В Артёме Миру привлекало пересечение черты, за которой скользкие отношения со взрослым, выдрессированным поражать мужчиной переходят в новую плоскость и тем самым теряют некую недосказанность, зато приобретают надломленность. Его непомерное самомнение служило отличным цементом. Мира отдавала мужчинам пальму первенства лишь в одном – в потребности блистать. Она не обладала даром увлекать, поражать. Её никогда не бывало слишком много. Для этого ей казалась необходимой определённая внутренняя распущенность и даже неуважение к себе – раскрываться навстречу кому-то, кто не способен оценить.
А вот Артём блистал непередаваемо… умело смешивая самовлюблённость, очаровательную наглость и здоровую самоиронию. Не обременённая ханжеской моралью, Мира без стеснения задевала его, проходя мимо. Тогда у неё были на это и силы, и желание. Ещё не лизало сожаление о самой себе, более здоровой и энергичной.
Её отвращение к обнажённому мужчине как к чему-то чужеродному, что способно нанести вред и привести к нежелательным последствиям, сдалось под напором смутного желания, чтобы её наказали. Потому что другая модель поведения пришла позже и до конца не вытеснила детскую, полностью воссозданную на женском подчинении не столько из-за физической слабости, сколько из-за социальной обездвиженности.

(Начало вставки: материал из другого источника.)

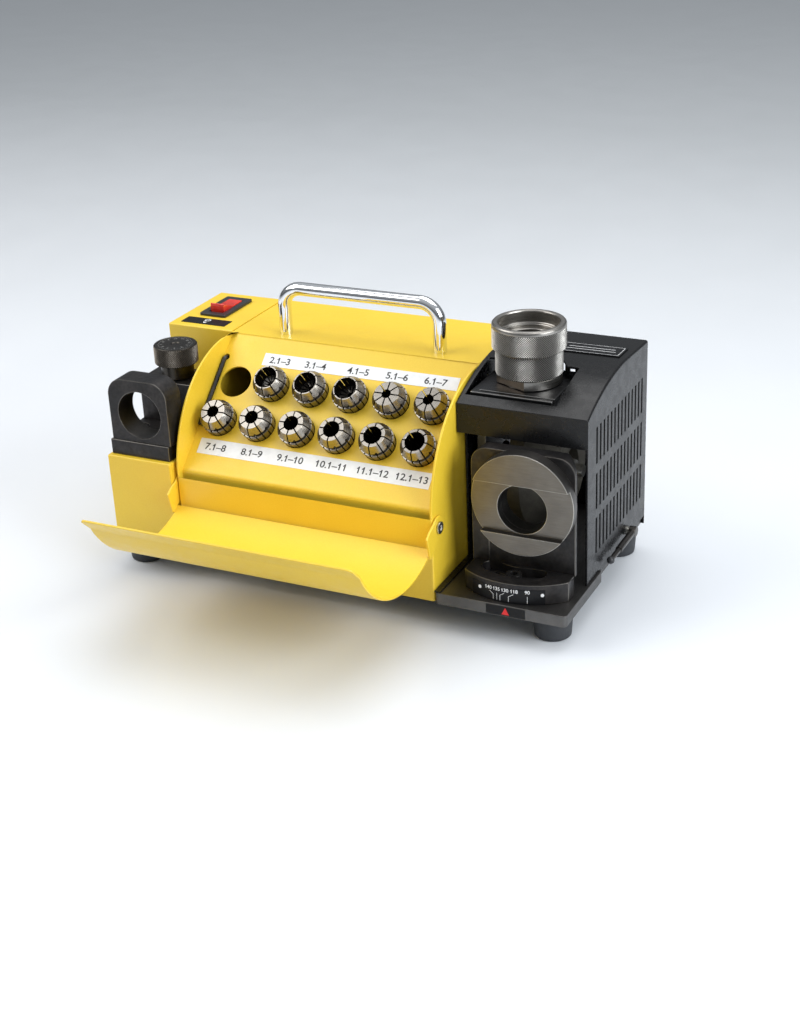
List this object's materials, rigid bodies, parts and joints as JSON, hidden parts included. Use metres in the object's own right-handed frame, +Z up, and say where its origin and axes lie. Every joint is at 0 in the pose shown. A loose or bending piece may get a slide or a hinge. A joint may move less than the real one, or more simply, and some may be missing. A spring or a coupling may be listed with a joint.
{
  "type": "drill bit sharpener",
  "caption": "Bench drill bit sharpener with a sloped collet rack under a flip-down tray lid, a setting gauge, a swivelling point-angle port and a knurled drill chuck.",
  "frame": {"origin": "middle of the bounding box, on the surface that the feet stand on, with the tray lid open", "axes": "+X towards the grinding chamber, +Y towards the back, +Z up"},
  "size_m": [0.3322, 0.2632, 0.1839],
  "materials": {
    "yellow_paint": "fine-textured powder coat",
    "black_paint": "textured powder coat",
    "oxide_steel": "black-oxide machined steel",
    "port_steel": "turned, dull nickel",
    "base_steel": "ground and blackened",
    "knurled_steel": "matt nickel, knurled",
    "collet_steel": "ground spring steel",
    "chrome": "bright chrome plate",
    "zinc": "zinc plate",
    "rubber": "moulded",
    "black_plastic": "moulded",
    "red_plastic": "moulded",
    "label_black": "printed label",
    "label_white": "printed strip",
    "black_steel": "black-oxide screw steel",
    "motor_steel": "enamel",
    "bell_alloy": "cast",
    "magnet": "ferrite",
    "copper": "windings on laminations",
    "wheel_grit": "bonded grit on a steel core",
    "board_green": "circuit board"
  },
  "bodies": {
    "machine": {"base_plate": "base_steel", "feet": "rubber", "foot_screws": "zinc", "switch_housing": "yellow_paint", "main_cover": "yellow_paint", "collet_rack": "yellow_paint", "lid_pivot_screws": "chrome", "carry_handle": "chrome", "handle_nuts": "zinc", "chamber_cover": "black_paint", "cover_screws": "zinc", "switch_frame": "black_plastic", "diameter_plate": "label_black", "power_inlet": "black_plastic", "inlet_screws": "zinc", "gauge_base": "oxide_steel", "gauge_ring": "oxide_steel", "gauge_column": "oxide_steel", "gauge_screws": "black_steel", "swivel_pin": "zinc", "swivel_clamp_screw": "black_steel", "pointer_plate": "label_black", "seat_bracket": "base_steel", "seat_screws": "black_steel", "size_strips": "label_white", "motor_bulkhead": "base_steel", "motor_case": "motor_steel", "motor_end_bells": "bell_alloy", "motor_magnets": "magnet", "motor_bearings": "zinc", "speed_board": "board_green", "lever_bush": "zinc"},
    "lid": {"tray_lid": "yellow_paint"},
    "rocker": {"switch_rocker": "red_plastic"},
    "gauge_dial": {"gauge_knob": "oxide_steel", "gauge_cam": "collet_steel"},
    "angle_block": {"swivel_block": "oxide_steel", "point_port": "port_steel", "angle_scale": "label_black", "scale_rivets": "zinc"},
    "chuck": {"chuck_body": "knurled_steel"},
    "nut": {"chuck_nut": "knurled_steel"},
    "spindle": {"motor_rotor": "copper", "motor_shaft": "zinc", "cooling_fan": "black_plastic", "grinding_wheel": "wheel_grit", "wheel_nut": "zinc"},
    "lever": {"clamp_lever": "knurled_steel"},
    "key": {"hex_key": "black_steel"},
    "collet_3": {"collet_3": "collet_steel"},
    "collet_4": {"collet_4": "collet_steel"},
    "collet_5": {"collet_5": "collet_steel"},
    "collet_6": {"collet_6": "collet_steel"},
    "collet_7": {"collet_7": "collet_steel"},
    "collet_8": {"collet_8": "collet_steel"},
    "collet_9": {"collet_9": "collet_steel"},
    "collet_10": {"collet_10": "collet_steel"},
    "collet_11": {"collet_11": "collet_steel"},
    "collet_12": {"collet_12": "collet_steel"},
    "collet_13": {"collet_13": "collet_steel"}
  },
  "joints": [
    {"name": "lid_hinge", "type": "hinge", "parent": "machine", "child": "lid", "pos_m": [-0.01775, -0.01973, 0.0675], "axis": [1, 0, 0], "range_deg": [-119, 0]},
    {"name": "rocker_tilt", "type": "hinge", "parent": "machine", "child": "rocker", "pos_m": [-0.1376, 0.09737, 0.1475], "axis": [1, 0, 0], "range_deg": [0, 20]},
    {"name": "gauge_turn", "type": "hinge", "parent": "machine", "child": "gauge_dial", "pos_m": [-0.13435, 0.02537, 0.128], "axis": [0, 0, 1], "range_deg": [0, 330]},
    {"name": "block_swivel", "type": "hinge", "parent": "machine", "child": "angle_block", "pos_m": [0.11965, 0.02937, 0.033], "axis": [0, 0, 1], "range_deg": [-14, 11]},
    {"name": "chuck_lift", "type": "slide", "parent": "machine", "child": "chuck", "axis": [0, 0, 1], "range_m": [0, 0.06]},
    {"name": "nut_turn", "type": "hinge", "parent": "chuck", "child": "nut", "pos_m": [0.10705, 0.05347, 0.1711], "axis": [0, 0, 1], "continuous": true},
    {"name": "spindle_spin", "type": "hinge", "parent": "machine", "child": "spindle", "pos_m": [0.10165, 0.06237, 0.0807], "axis": [1, 0, 0], "continuous": true},
    {"name": "lever_turn", "type": "hinge", "parent": "machine", "child": "lever", "pos_m": [0.16365, 0.09137, 0.029], "axis": [1, 0, 0], "range_deg": [-75, 0]},
    {"name": "key_lift", "type": "slide", "parent": "machine", "child": "key", "axis": [0, -0.6691, 0.7431], "range_m": [0, 0.03]},
    {"name": "collet_3_lift", "type": "slide", "parent": "machine", "child": "collet_3", "axis": [0, -0.6691, 0.7431], "range_m": [0, 0.04]},
    {"name": "collet_4_lift", "type": "slide", "parent": "machine", "child": "collet_4", "axis": [0, -0.6691, 0.7431], "range_m": [0, 0.04]},
    {"name": "collet_5_lift", "type": "slide", "parent": "machine", "child": "collet_5", "axis": [0, -0.6691, 0.7431], "range_m": [0, 0.04]},
    {"name": "collet_6_lift", "type": "slide", "parent": "machine", "child": "collet_6", "axis": [0, -0.6691, 0.7431], "range_m": [0, 0.04]},
    {"name": "collet_7_lift", "type": "slide", "parent": "machine", "child": "collet_7", "axis": [0, -0.6691, 0.7431], "range_m": [0, 0.04]},
    {"name": "collet_8_lift", "type": "slide", "parent": "machine", "child": "collet_8", "axis": [0, -0.6691, 0.7431], "range_m": [0, 0.04]},
    {"name": "collet_9_lift", "type": "slide", "parent": "machine", "child": "collet_9", "axis": [0, -0.6691, 0.7431], "range_m": [0, 0.04]},
    {"name": "collet_10_lift", "type": "slide", "parent": "machine", "child": "collet_10", "axis": [0, -0.6691, 0.7431], "range_m": [0, 0.04]},
    {"name": "collet_11_lift", "type": "slide", "parent": "machine", "child": "collet_11", "axis": [0, -0.6691, 0.7431], "range_m": [0, 0.04]},
    {"name": "collet_12_lift", "type": "slide", "parent": "machine", "child": "collet_12", "axis": [0, -0.6691, 0.7431], "range_m": [0, 0.04]},
    {"name": "collet_13_lift", "type": "slide", "parent": "machine", "child": "collet_13", "axis": [0, -0.6691, 0.7431], "range_m": [0, 0.04]}
  ]
}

Но и раздражал этот перевёртыш широтой плеч и отсутствием застенчивости. Мира таила к Артёму омерзение, подпитываемое завистью и попранной справедливостью. Было в нём что-то ненатуральное – широта склабящегося рта, размах шагов.
Нелюдимость Миры прогрессировала даже несмотря на показную лёгкость, с которой она завербовала себя в эти узы. От оголтелости мегаполиса, но главным образом от проецируемой им полнейшей топи желаний, стремлений и мнений. О родных краях не осталось почти ничего, помимо воспоминаний – отпечатавшихся кусочков мгновений, отдавших мозгу импульс рассеивающейся энергии и сожалеющего раздражения. А прошлые золотистые видения воссоздавали утопичную картину взросления и счастья вхождения в жизнь.
– Сознание – единственный смысл и цель существования. Всё на свете – его производное, – сказал как-то Тим, отзеркалив предшествующую этому её собственную фразу, навек канувшую в забвение.
А Мирослава припомнила ночные огни Смольного, утопающие в глубинной черноте Невы, ослабленные капли на окнах такси. И свои походы по мостам, по новоявленной траве… В ней самой заточена была вся прошлая жизнь в воспоминаниях и немного будущего в грёзах, как не будет… И эта золотая пыль воздуха, распластанная солнцем. Одновременно всё и ничего, сакральная пустота и наполненность каждого вздоха прозрачным голубым воздухом.
Без семьи, которая прежде так тяготила своими непрошеными комментариями о её внешности и друзьях, Мира порой чувствовала себя потерянной и ненужной. Хотелось бы возни, смеха, как в завязке английского романа. А реальные люди чересчур прыскали своими иглами, вывертами и лютой уверенностью в собственных смехотворных убеждениях. Каждый был невыносим по-своему. Утомляли и притирались до крови, даже не пытаясь нарастить ореол родственности и тактичности. Да и Тим разбил то, что ещё было склеено. Наверное, ей стоило ходить в детский сад, чтобы знакомство с людьми не переросло в истовую юношескую ослеплённость ими же, произрастающую из повышенной любви к классике, написанной экзальтированными социофобами с дремучими взглядами на действительность. Но взросление сменило акценты с интереса на утомлённость, чему способствовало несколько болезненных историй расставаний с теми, кто, казалось бы, был близок и как никто необходим.